求められる対策は…
地震大国ニッポンに住む我々は、巨大地震に対し、どのように備えればいいのか。
「地震活動が世界トップレベルの日本列島に住んでいる以上、南海トラフに限らず、国民全員が大地震への備えを『我が事』として進めていくことが必要です。
対策としてまずは耐震化された建物に住むこと。建物が崩れてしまって下敷きになった場合、助かったとしても地震後に発生する津波や火事から逃げることさえできません」
阪神淡路大震災では、建物の倒壊による被害に加え、神戸市長田区を中心に火災が発生。家屋の下敷きになった多くの被災者が、火災に呑まれて命を落とした。

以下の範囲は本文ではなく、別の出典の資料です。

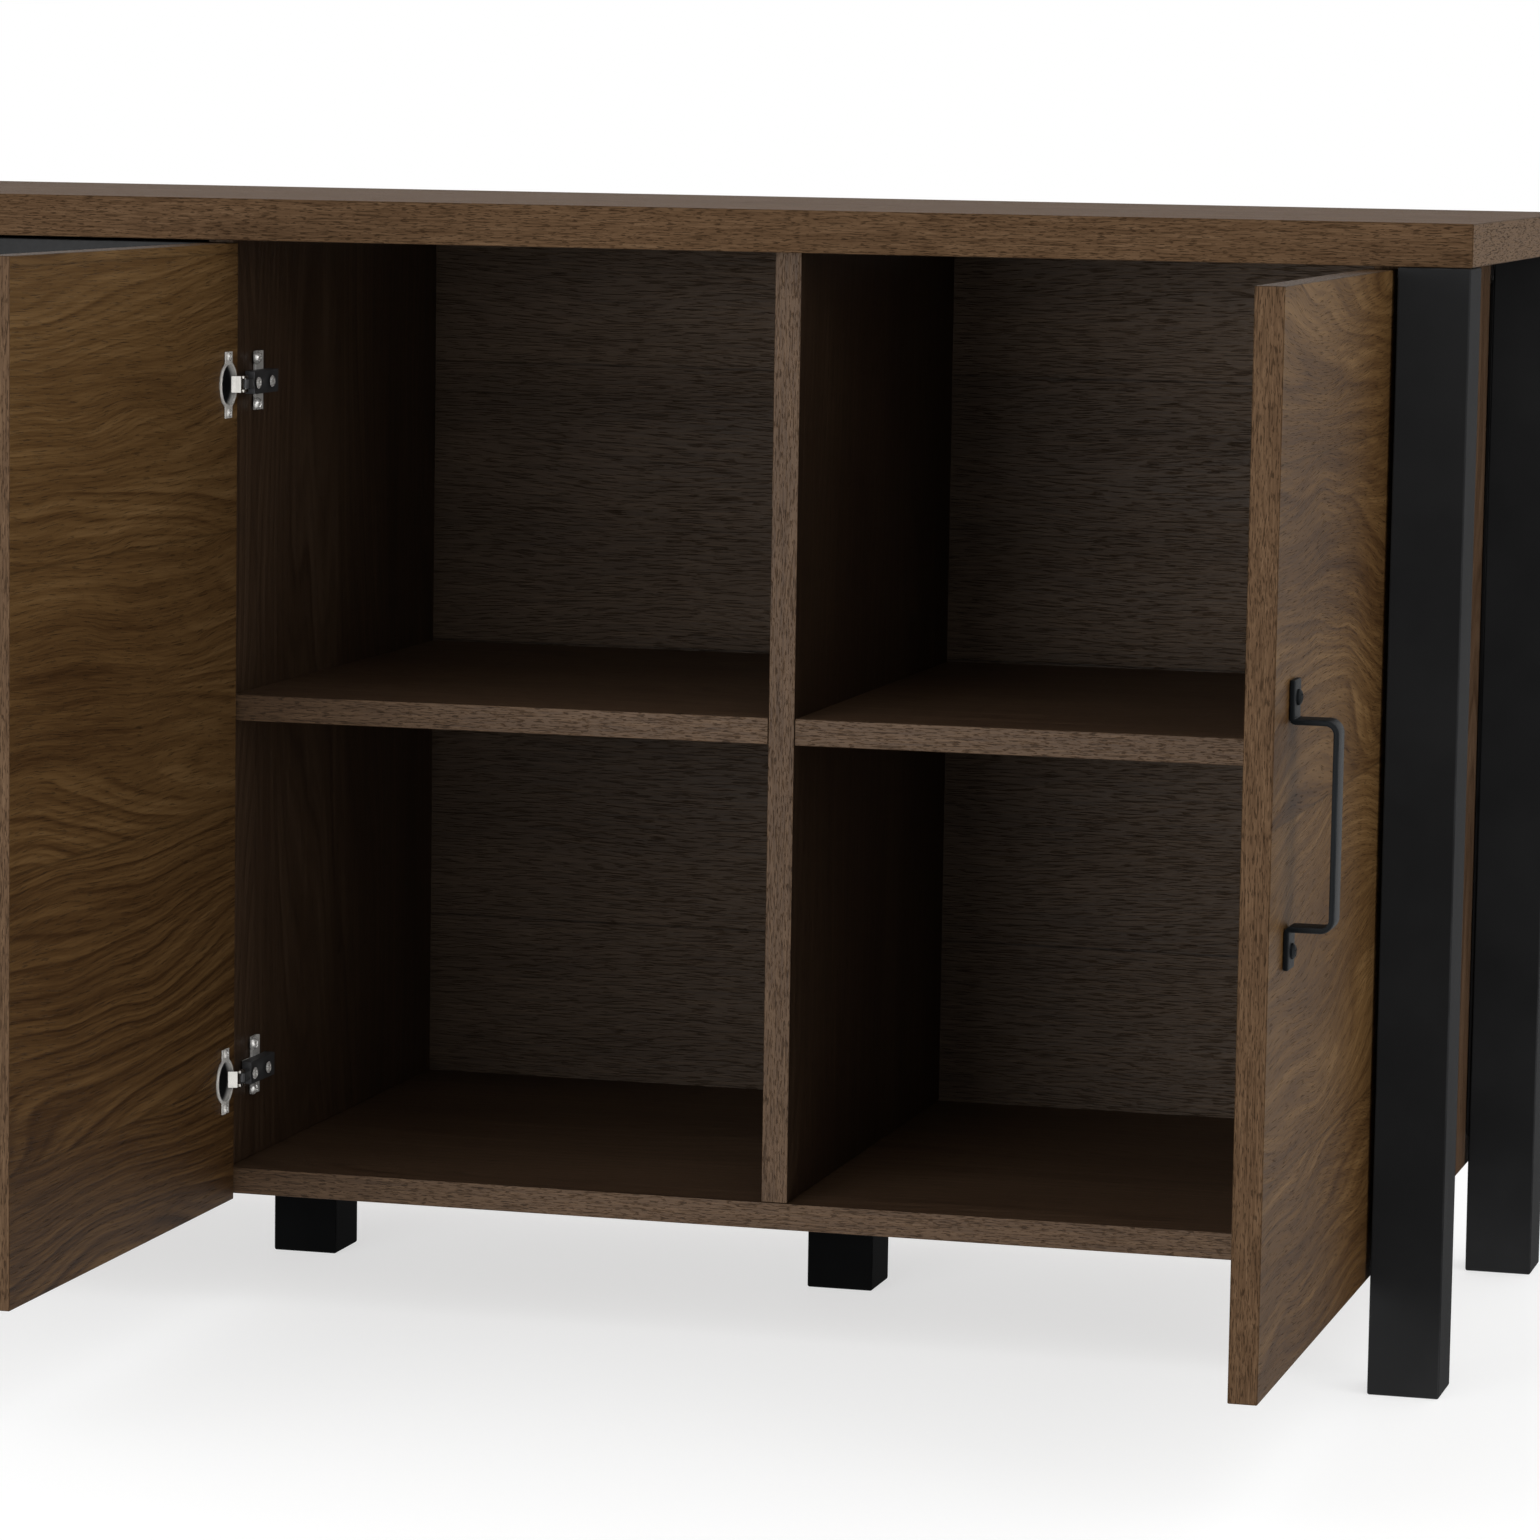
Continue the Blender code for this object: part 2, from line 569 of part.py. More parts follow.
def drawer_runners(prefix, frame, walls, low):
    """A strip on each wall of the bay, and the grooves in the drawer's sides that ride on them."""
    high = low + RUNNER_HEIGHT
    front = FRONT + RUNNER_FRONT
    back = FRONT + CARCASS_DEPTH - RUNNER_REAR
    slack = RUNNER_SLACK
    for name, wall, turn in zip(("left", "right"), walls, (1, -1)):
        strip = sorted((wall + turn * GAP, wall + turn * RUNNER_DEPTH))
        groove = sorted((wall, wall + turn * (RUNNER_DEPTH + slack)))
        add(f"{prefix}_{name}_runner", box((strip[0], front, low), (strip[1], back, high)),
            GREY_PLASTIC)
        tool(frame, box((groove[0], front - slack, low - slack), (groove[1], back, high + slack)),
             "DIFFERENCE")


def drawer(prefix, left, right, low, height):
    inner_face = FRONT - FRONT_CLEARANCE
    outer_face = inner_face - FRONT_THICKNESS
    centre = Vector(((left + right) / 2, outer_face, low + height / 2))
    slide = empty(f"{prefix}_slide", centre)
    add(f"{prefix}_front", box((left, outer_face, low), (right, inner_face, low + height)),
        BLACK_FRONT, slide)
    walls = (-HALF_CARCASS + BOARD, -HALF_BAY - BOARD)
    box_left = walls[0] + DRAWER_CLEARANCE
    box_right = walls[1] - DRAWER_CLEARANCE
    box_front = inner_face + GAP
    box_low = low + DRAWER_LIFT
    frame = drawer_box(prefix, box_left, box_right, box_front, box_low, slide)
    add(f"{prefix}_bottom", box((box_left, box_front, box_low - GAP - DRAWER_BOTTOM),
                                (box_right, box_front + DRAWER_DEPTH, box_low - GAP)),
        HARDBOARD, slide)
    drawer_runners(prefix, frame, walls, box_low + RUNNER_LIFT)
    handle = pull(prefix, centre, X_AXIS, -Y_AXIS, f"{prefix}_front", slide)
    for spot in pull_screw_spots(centre, X_AXIS):     # here the screws are one piece with the pull
        fuse(handle, driven(PULL_SCREW, spot, -Y_AXIS, PULL_STRIP, 10))


def drawers():
    left = -HALF_CARCASS + BOARD - SIDE_OVERLAY
    right = LEFT_EDGE - FRONT_SPACING
    count = len(DRAWER_NAMES)
    height = (FRONTS_HIGH - FRONTS_LOW - FRONT_SPACING * (count - 1)) / count
    for index, level in enumerate(DRAWER_NAMES):
        low = FRONTS_HIGH - height - index * (height + FRONT_SPACING)
        drawer(f"{level}_drawer", left, right, low, height)


def build():
    panels()
    legs_and_feet()
    doors()
    drawers()
    for name, bores in BORES.items():
        drill(bpy.data.objects[name], bores)


build()
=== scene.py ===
"""Looks for the three-bay sideboard: materials, small fittings, stage, lights and camera.

Metres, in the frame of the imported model.  The doors stand open and the drawers are shut.
"""

import math

import bmesh
import bpy
from mathutils import Matrix, Vector


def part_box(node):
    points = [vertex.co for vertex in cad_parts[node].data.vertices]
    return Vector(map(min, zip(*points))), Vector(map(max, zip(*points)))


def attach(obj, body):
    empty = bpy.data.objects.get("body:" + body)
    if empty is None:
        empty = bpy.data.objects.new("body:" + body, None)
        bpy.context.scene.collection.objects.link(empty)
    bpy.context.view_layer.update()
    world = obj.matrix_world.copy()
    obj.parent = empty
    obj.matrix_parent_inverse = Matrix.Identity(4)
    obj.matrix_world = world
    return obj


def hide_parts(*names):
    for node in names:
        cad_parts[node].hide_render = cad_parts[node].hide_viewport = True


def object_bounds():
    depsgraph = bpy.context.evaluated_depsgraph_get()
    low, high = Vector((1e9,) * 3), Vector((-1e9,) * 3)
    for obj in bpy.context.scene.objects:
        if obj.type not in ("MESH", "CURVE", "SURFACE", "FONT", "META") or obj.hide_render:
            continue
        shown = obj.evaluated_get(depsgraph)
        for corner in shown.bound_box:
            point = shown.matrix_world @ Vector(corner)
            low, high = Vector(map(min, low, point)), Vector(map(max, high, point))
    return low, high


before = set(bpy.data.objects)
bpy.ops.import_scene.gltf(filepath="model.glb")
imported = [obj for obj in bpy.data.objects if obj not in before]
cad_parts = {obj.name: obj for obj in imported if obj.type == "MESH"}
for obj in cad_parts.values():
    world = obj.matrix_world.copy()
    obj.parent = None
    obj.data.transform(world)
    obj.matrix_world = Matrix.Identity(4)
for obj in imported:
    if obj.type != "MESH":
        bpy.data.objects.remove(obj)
CAD_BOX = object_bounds()

X, Y, Z = 0, 1, 2                 # axes by number, for a board's grain and face
X_AXIS = Vector((1, 0, 0))
Y_AXIS = Vector((0, 1, 0))
Z_AXIS = Vector((0, 0, 1))


def middle(node):
    """The middle of a CAD node's box."""
    low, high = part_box(node)
    return (low + high) / 2


# Node graphs ------------------------------------------------------------------------------

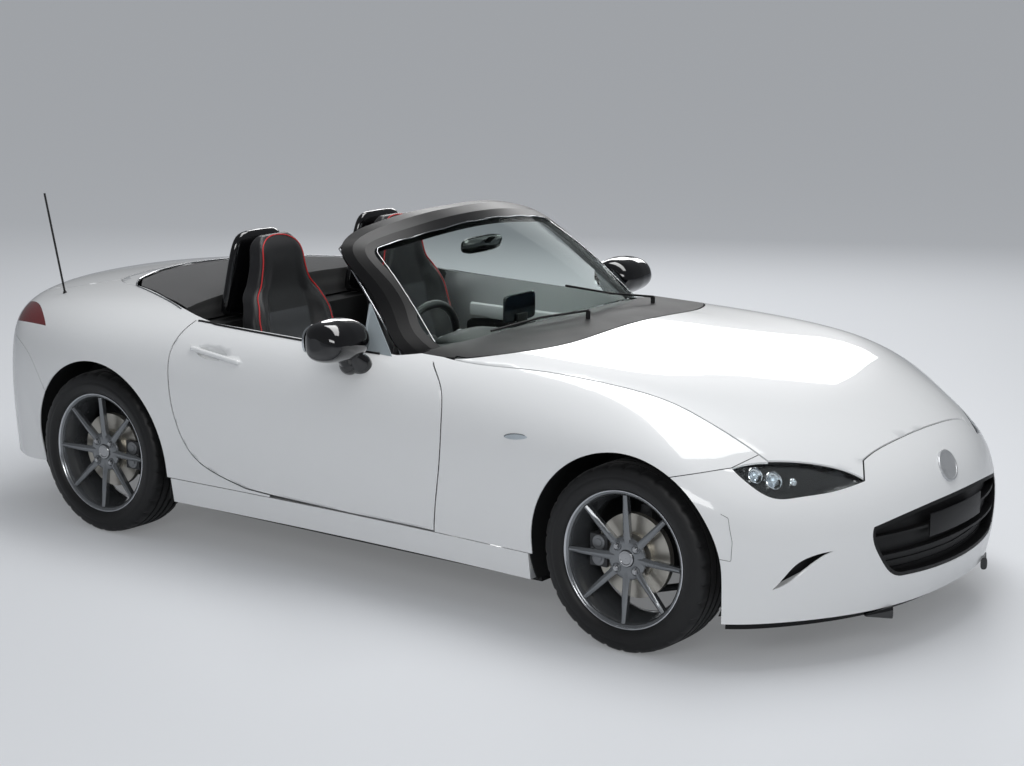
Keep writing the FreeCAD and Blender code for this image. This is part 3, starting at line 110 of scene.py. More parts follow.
floor_material = new_material("studio_paper", "#C6C8CB", 0.55)
floor_mesh = bmesh.new()
bmesh.ops.create_grid(floor_mesh, x_segments=2, y_segments=2, size=floor_half)
floor_data = bpy.data.meshes.new("studio_floor")
floor_mesh.to_mesh(floor_data)
floor_mesh.free()
floor_data.materials.append(floor_material)
floor = bpy.data.objects.new("studio_floor", floor_data)
bpy.context.scene.collection.objects.link(floor)

floor_path = add_node(floor_material, "ShaderNodeLightPath")
floor_glow = add_node(floor_material, "ShaderNodeMath", [(0, floor_path, "Is Camera Ray")],
                      operation="MULTIPLY")
floor_glow.inputs[1].default_value = floor_glow_share
shader_of(floor_material).inputs["Emission Color"].default_value = backdrop_grey
floor_material.node_tree.links.new(floor_glow.outputs[0],
                                   shader_of(floor_material).inputs["Emission Strength"])

world = bpy.data.worlds.new("studio")
bpy.context.scene.world = world
world.use_nodes = True
light_path = add_node(world, "ShaderNodeLightPath")
seen = add_node(world, "ShaderNodeMath", [(0, light_path, "Is Camera Ray"),
                                          (1, light_path, "Is Transmission Ray")],
                operation="MAXIMUM")
backdrop = add_node(world, "ShaderNodeBackground", Color=backdrop_grey, Strength=1.0)
ambient = world.node_tree.nodes["Background"]
ambient.inputs["Color"].default_value = linear("#E4E8EE")
# A mirrored sky is darker than the sky that lights the car, so the paint keeps its shading.
sky = add_node(world, "ShaderNodeMath", [(0, light_path, "Is Glossy Ray")],
               operation="MULTIPLY_ADD")
sky.inputs[1].default_value = mirrored_sky_loss
sky.inputs[2].default_value = sky_strength
world.node_tree.links.new(sky.outputs[0], ambient.inputs["Strength"])
choose = add_node(world, "ShaderNodeMixShader", [(0, seen, 0), (1, ambient, 0), (2, backdrop, 0)])
world.node_tree.links.new(choose.outputs[0],
                          world.node_tree.nodes["World Output"].inputs["Surface"])


def soft_box(name, place, aim, width, height, power):
    """A rectangular soft box at a place, aimed at a point."""
    lamp = bpy.data.lights.new(name, "AREA")
    lamp.shape = "RECTANGLE"
    lamp.size = width
    lamp.size_y = height
    lamp.energy = power
    box = bpy.data.objects.new(name, lamp)
    box.location = place
    box.rotation_euler = (Vector(aim) - Vector(place)).to_track_quat("-Z", "Y").to_euler()
    bpy.context.scene.collection.objects.link(box)


soft_box("overhead_box", (0.2, 0.6, 4.6), (0, 0.2, 0), 5.5, 1.6, 138)
soft_box("near_side_box", (3.6, -6.5, 3.4), (0.4, 0, 0.5), 4.0, 1.4, 102)
soft_box("far_side_box", (-3.0, 5.5, 3.2), (0, 0, 0.5), 5.0, 1.6, 110)
soft_box("nose_box", (7.6, 1.5, 3.6), (1.5, 0, 0.5), 4.0, 2.4, 50)
bpy.data.objects["nose_box"].visible_glossy = False

camera_place = (4.95977, -6.43137, 2.28580)
camera_heading = 36.451
camera_dip = 11.754
camera_roll = 0.192
camera = bpy.data.cameras.new("photo_camera")
camera.lens = 79.63
camera.sensor_width = 36.0
camera.shift_x = -0.0078
camera.shift_y = -0.0090
camera.clip_end = 100
camera_object = bpy.data.objects.new("photo_camera", camera)
camera_object.matrix_world = (Matrix.Translation(camera_place)
                              @ Matrix.Rotation(math.radians(camera_heading), 4, "Z")
                              @ Matrix.Rotation(math.radians(90 - camera_dip), 4, "X")
                              @ Matrix.Rotation(math.radians(camera_roll), 4, "Z"))
bpy.context.scene.collection.objects.link(camera_object)
bpy.context.scene.camera = camera_object
bpy.context.scene.view_settings.view_transform = "Standard"


# Body skin: hood, boot lid, doors, fenders, quarters, bumpers, deck and sills.
# Pressed steel, 4 mm thick with its hem, with rolled edges at every shut line, under white
# pearl paint: a milky base coat, fine mica flake and a hard clear coat.

paint = new_material("white_pearl_paint", "#ECEDED", 0.34, Coat_Weight=1.0, Coat_Roughness=0.03,
                     Specular_IOR_Level=0.45)
paint_place = add_node(paint, "ShaderNodeTexCoord")
flake = add_node(paint, "ShaderNodeTexNoise", [("Vector", paint_place, "Object")], Scale=900.0,
                 Detail=1.0)
flake_tone = add_node(paint, "ShaderNodeMapRange", [("Value", flake, "Fac")], To_Min=0.30,
                      To_Max=0.40)
paint.node_tree.links.new(flake_tone.outputs["Result"], shader_of(paint).inputs["Roughness"])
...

「それ以外の対策としては、家具の固定と、平常時から避難経路を確認しておくことも重要です。さらに地震発生後はライフラインが遮断されますから、水や食料を備蓄しておくこと。特に都心部では、避難物資が不足する可能性が高いと指摘されています。
地震の予測には不確定性があります。
ただ、先ほど説明した通り、南海トラフ地震は過去に繰り返し起きていて、ひずみも着実に蓄積されているので、時間の経過とともに次の地震の発生日が近づいているのは間違いありません。確率に一喜一憂せず、次の地震に対する備えを強化することが何よりも重要です。
地震による大災害が起きてしまってからでは、取返しがつかないので」
日本列島に住む以上、いつでも襲い掛かる巨大地震の恐怖。だからこそ、日ごろからの備えが求められる。